If the standard deduction is equal to or lower than itemized deductions, it’s wiser to choose the standard deduction option. That way, the income is usually lower. So, 1040’s goal is mainly to record taxpayers’ income, but it also enables AGI reduction.
Types of Schedules Used with 1040
After changes accepted in 2018, the IRS now requests fewer schedules. New schedules contain the following:
Schedule 1
This schedule is used to disclose information about profit from the business, partnerships, federal tax refunds, unemployment compensation, etc. The schedule is also used to report any adjustments from income, for example, deductible self-employment tax, HSA deductions, contributions to plans for retirement, etc.
Schedule 2
This schedule consists of two parts.

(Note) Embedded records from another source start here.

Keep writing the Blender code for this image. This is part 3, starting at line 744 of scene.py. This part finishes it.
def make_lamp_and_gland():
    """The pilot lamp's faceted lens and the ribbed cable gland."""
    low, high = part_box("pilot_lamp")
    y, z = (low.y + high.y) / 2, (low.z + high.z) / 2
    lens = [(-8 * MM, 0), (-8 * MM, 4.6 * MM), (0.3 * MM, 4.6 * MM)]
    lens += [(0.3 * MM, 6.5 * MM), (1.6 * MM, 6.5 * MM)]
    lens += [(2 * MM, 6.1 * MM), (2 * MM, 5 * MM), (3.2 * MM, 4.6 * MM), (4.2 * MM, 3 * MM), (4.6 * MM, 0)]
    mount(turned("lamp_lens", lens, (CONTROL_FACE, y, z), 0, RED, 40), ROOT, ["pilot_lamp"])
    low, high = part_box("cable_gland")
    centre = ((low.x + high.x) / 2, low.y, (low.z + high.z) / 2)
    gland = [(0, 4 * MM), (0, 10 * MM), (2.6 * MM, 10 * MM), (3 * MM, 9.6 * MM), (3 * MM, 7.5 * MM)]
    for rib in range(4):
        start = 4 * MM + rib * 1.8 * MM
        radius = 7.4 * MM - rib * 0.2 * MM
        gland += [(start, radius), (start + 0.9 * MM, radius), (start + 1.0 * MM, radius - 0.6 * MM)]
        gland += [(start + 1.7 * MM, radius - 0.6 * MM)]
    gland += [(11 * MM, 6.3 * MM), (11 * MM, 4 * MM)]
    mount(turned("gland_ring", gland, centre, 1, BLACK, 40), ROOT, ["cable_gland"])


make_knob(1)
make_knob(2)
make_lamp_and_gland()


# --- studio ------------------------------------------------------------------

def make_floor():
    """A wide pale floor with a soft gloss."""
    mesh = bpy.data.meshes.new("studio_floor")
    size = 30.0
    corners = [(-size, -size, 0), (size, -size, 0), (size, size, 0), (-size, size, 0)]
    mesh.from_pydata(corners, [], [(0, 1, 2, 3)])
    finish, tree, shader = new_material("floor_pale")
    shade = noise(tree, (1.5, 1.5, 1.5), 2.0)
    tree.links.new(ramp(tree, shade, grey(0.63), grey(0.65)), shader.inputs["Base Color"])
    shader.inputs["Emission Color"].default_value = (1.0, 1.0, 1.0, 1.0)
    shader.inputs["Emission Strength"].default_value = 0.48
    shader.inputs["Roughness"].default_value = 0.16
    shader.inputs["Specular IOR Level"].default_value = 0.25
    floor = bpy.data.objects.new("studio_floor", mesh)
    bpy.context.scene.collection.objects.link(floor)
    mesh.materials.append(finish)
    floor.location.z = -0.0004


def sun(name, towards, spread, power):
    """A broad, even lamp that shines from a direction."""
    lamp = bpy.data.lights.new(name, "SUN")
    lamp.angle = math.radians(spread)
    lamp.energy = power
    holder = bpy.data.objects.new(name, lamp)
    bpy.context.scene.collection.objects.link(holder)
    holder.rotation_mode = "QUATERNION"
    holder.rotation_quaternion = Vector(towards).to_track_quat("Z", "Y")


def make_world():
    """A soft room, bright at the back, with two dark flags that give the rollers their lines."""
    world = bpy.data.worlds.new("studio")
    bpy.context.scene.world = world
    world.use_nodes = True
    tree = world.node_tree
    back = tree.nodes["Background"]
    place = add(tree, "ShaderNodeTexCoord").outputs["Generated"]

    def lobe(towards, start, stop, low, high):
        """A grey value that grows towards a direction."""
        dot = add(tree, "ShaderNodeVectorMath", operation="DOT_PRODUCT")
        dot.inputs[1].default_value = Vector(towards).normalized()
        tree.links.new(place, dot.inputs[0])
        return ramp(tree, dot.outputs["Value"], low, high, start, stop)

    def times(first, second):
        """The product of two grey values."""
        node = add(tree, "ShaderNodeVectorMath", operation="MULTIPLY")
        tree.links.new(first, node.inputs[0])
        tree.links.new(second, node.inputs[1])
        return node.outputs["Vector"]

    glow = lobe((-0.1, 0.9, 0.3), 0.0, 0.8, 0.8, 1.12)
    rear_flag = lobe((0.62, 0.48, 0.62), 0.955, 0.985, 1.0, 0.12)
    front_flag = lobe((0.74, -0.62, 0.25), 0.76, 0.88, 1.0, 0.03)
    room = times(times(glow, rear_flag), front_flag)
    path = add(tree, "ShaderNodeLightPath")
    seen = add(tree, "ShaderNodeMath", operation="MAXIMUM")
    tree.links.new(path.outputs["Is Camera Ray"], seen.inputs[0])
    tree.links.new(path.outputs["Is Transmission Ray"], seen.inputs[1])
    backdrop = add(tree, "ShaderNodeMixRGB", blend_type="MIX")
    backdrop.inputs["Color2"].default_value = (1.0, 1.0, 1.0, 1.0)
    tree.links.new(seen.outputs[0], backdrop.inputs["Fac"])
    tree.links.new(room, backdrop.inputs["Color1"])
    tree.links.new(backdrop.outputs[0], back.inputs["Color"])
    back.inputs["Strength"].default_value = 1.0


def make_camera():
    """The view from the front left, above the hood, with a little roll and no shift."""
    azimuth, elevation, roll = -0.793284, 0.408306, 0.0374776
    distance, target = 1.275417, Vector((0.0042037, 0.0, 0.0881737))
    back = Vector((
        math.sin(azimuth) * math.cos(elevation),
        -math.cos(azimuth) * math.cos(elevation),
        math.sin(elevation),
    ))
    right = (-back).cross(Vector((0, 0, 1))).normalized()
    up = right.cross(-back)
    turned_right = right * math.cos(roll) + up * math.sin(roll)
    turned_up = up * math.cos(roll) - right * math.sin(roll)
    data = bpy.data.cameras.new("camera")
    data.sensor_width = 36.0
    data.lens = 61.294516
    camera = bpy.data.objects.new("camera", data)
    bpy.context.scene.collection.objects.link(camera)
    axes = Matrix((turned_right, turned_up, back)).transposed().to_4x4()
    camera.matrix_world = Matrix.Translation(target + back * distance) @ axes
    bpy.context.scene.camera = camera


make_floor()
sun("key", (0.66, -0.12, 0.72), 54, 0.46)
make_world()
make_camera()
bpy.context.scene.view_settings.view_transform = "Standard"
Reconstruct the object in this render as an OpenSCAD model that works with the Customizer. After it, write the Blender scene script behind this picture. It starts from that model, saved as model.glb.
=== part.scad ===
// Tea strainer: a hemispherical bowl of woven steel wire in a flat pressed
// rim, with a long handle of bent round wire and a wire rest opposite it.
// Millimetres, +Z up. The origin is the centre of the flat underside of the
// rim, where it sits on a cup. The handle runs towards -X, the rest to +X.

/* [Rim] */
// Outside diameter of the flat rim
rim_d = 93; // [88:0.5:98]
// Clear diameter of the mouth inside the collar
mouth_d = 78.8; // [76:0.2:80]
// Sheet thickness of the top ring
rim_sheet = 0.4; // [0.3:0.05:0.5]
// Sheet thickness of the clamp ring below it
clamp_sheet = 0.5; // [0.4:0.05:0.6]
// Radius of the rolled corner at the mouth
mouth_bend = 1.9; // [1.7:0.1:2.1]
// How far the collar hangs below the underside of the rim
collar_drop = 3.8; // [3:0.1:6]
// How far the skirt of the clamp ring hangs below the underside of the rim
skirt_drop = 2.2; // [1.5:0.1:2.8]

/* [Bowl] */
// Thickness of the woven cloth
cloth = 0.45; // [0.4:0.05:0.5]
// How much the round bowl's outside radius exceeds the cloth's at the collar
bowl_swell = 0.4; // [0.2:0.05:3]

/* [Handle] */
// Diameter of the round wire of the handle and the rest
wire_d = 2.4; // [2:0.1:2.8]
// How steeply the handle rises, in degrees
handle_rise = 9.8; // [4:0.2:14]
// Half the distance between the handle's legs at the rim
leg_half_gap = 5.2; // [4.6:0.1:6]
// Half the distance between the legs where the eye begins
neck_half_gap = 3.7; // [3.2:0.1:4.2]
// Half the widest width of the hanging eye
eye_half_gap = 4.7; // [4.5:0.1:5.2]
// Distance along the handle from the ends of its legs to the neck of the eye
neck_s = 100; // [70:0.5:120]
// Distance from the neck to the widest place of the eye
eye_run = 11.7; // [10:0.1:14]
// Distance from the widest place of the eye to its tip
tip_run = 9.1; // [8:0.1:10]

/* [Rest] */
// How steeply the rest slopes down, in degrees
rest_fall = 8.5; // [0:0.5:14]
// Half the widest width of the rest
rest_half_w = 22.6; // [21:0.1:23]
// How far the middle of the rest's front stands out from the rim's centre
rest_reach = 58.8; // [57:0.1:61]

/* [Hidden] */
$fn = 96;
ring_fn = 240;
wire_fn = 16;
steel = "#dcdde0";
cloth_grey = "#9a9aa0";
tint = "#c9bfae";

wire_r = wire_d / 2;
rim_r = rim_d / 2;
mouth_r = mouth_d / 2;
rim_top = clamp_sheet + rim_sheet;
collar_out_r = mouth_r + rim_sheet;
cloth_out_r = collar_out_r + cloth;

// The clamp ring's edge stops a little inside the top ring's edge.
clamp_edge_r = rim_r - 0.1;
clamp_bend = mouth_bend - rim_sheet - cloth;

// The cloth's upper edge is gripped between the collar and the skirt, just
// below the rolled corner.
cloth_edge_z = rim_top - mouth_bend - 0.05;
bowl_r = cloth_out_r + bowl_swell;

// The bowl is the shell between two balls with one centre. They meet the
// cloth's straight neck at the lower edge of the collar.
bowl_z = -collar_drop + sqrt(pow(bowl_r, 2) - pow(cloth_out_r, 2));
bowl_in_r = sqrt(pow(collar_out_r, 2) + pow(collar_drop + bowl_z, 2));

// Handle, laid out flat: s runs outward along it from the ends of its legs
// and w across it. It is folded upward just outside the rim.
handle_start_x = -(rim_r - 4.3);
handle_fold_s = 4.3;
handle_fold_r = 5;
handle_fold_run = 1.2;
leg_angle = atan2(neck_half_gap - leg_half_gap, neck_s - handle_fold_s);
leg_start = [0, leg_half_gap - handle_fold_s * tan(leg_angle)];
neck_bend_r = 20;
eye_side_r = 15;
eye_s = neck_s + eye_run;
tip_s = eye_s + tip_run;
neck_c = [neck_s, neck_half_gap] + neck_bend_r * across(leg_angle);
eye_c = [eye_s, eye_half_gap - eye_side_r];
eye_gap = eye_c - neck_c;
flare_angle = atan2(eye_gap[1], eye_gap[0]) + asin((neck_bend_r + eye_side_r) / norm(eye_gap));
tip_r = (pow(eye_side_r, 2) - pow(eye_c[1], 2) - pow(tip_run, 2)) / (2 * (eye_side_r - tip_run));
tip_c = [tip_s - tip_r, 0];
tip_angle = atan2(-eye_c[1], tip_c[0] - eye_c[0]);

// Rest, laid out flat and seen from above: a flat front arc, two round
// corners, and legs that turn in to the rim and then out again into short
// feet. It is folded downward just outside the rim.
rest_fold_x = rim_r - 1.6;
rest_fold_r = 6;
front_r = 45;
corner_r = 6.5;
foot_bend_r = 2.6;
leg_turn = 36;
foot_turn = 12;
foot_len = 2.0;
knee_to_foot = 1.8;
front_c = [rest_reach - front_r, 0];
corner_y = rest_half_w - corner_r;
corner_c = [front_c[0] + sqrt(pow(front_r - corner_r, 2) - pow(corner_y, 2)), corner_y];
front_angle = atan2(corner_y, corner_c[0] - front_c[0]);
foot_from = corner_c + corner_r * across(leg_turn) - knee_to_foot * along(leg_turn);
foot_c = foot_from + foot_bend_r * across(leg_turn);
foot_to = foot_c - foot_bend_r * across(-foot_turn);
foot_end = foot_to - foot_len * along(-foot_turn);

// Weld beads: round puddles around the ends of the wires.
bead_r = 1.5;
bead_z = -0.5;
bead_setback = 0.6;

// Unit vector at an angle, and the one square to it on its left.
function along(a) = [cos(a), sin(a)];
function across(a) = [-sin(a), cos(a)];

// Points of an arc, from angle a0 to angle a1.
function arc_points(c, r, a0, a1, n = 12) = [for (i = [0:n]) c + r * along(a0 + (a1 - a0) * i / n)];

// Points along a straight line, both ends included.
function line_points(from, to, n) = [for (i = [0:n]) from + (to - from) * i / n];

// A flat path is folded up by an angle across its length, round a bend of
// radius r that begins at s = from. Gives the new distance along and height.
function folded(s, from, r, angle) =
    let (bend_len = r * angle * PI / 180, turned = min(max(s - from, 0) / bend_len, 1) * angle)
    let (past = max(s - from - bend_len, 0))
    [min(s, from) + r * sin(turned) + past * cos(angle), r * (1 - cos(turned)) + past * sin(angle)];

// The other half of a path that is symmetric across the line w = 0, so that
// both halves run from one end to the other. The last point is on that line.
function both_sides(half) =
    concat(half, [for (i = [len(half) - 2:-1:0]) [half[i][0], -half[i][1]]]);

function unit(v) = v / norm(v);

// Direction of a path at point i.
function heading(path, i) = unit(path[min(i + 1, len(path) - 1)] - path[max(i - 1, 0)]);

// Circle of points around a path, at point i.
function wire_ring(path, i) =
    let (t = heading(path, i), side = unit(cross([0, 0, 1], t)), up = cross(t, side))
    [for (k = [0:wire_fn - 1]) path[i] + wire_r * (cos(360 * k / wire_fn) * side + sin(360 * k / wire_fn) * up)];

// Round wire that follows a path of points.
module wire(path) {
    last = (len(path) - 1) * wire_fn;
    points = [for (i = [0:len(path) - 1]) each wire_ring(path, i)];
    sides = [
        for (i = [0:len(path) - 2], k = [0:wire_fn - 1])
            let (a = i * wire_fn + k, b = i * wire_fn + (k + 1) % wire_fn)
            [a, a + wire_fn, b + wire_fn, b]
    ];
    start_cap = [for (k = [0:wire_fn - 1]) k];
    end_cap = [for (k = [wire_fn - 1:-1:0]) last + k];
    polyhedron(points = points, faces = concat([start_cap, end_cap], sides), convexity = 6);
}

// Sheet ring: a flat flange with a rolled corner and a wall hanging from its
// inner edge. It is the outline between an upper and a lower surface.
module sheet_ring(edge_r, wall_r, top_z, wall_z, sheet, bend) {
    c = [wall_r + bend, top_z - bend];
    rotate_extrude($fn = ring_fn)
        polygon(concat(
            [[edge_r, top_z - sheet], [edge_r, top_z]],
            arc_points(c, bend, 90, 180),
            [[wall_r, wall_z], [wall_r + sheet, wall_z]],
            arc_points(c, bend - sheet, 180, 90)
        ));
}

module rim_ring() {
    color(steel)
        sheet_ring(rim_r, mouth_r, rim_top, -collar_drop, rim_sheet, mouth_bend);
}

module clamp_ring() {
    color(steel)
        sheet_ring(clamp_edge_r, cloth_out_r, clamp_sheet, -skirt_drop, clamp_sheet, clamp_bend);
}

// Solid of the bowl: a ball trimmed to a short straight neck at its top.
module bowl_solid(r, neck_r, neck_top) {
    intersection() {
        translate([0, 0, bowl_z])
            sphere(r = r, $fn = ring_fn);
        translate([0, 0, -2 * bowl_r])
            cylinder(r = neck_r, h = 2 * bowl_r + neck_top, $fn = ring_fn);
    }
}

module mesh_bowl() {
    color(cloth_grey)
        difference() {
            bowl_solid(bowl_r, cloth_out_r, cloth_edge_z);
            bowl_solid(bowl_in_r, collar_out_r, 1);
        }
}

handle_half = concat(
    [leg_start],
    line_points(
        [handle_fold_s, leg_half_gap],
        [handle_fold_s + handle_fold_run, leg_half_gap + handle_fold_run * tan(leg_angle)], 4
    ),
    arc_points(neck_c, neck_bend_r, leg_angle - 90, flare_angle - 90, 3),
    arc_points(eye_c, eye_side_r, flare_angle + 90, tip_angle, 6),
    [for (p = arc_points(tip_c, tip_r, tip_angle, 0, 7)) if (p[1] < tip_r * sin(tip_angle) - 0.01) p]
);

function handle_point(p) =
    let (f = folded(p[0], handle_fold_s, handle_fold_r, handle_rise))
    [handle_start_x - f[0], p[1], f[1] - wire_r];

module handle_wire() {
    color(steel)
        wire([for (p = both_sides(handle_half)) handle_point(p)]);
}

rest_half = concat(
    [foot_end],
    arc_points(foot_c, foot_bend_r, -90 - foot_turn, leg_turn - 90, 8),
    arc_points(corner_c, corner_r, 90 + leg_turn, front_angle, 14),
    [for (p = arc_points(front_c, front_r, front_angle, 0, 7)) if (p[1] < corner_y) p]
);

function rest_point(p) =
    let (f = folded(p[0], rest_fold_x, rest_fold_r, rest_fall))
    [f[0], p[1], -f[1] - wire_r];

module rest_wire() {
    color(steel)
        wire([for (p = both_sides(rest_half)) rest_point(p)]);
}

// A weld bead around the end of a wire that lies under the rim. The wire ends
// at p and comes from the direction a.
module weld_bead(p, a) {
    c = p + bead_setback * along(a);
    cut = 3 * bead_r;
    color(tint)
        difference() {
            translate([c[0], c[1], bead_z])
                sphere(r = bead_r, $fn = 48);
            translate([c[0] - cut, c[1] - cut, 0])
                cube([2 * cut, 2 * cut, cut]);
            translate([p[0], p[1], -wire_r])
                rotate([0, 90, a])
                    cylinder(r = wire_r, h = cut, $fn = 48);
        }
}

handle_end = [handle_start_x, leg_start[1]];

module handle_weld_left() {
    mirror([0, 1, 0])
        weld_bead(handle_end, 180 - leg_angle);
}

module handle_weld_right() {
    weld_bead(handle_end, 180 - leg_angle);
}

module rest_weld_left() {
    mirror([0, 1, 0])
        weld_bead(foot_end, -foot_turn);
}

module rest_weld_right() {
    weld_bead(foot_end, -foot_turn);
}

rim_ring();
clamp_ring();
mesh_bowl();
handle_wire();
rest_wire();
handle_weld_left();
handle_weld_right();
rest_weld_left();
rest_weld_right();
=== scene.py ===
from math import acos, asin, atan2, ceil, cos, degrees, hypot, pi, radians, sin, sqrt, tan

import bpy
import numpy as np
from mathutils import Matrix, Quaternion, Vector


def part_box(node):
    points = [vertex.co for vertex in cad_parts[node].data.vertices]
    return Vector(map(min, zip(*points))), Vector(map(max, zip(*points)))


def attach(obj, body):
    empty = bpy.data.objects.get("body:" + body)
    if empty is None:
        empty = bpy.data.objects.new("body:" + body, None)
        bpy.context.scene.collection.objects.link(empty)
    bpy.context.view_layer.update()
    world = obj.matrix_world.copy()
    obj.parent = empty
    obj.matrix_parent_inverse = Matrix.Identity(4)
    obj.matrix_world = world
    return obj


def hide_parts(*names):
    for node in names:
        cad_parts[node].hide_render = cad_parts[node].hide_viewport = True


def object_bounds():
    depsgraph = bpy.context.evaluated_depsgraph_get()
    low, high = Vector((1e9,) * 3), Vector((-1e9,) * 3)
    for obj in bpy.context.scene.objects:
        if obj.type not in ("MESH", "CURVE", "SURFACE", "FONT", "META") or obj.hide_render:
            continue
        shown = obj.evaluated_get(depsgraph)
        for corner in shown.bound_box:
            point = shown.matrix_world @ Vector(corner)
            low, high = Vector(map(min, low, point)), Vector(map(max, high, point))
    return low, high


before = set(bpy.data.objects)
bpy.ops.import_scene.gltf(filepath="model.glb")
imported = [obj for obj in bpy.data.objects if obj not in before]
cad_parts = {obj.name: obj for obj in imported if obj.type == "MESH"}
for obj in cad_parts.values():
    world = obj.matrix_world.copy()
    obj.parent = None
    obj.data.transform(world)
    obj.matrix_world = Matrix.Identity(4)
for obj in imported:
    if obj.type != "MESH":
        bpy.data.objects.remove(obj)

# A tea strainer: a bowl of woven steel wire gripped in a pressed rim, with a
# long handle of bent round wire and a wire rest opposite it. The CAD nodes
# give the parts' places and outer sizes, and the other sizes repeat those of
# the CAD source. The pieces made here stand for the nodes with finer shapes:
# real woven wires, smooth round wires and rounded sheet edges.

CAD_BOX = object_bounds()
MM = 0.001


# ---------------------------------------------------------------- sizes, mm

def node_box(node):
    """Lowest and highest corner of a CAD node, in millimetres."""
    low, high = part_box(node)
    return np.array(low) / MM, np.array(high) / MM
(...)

Taxpayers use the first part to report any other taxes, for example, AMT (Alternative Minimum Tax) or excess credit gained through premium assistance according to ACA (Affordable Care Act). The second part requires disclosing Self-Employment Tax and any other taxes that apply to special situations.
Schedule 3
This schedule also consists of two parts. Part I requires filing credits such as Retirement Savings, Child Care, Foreign Tax, Residential Energy, and education credits. The state won’t refund these credits, so it’s important to file them properly not to overpay.
Part II requests estimated tax payments, payments made with an extension, and some refundable credits not listed in Part I.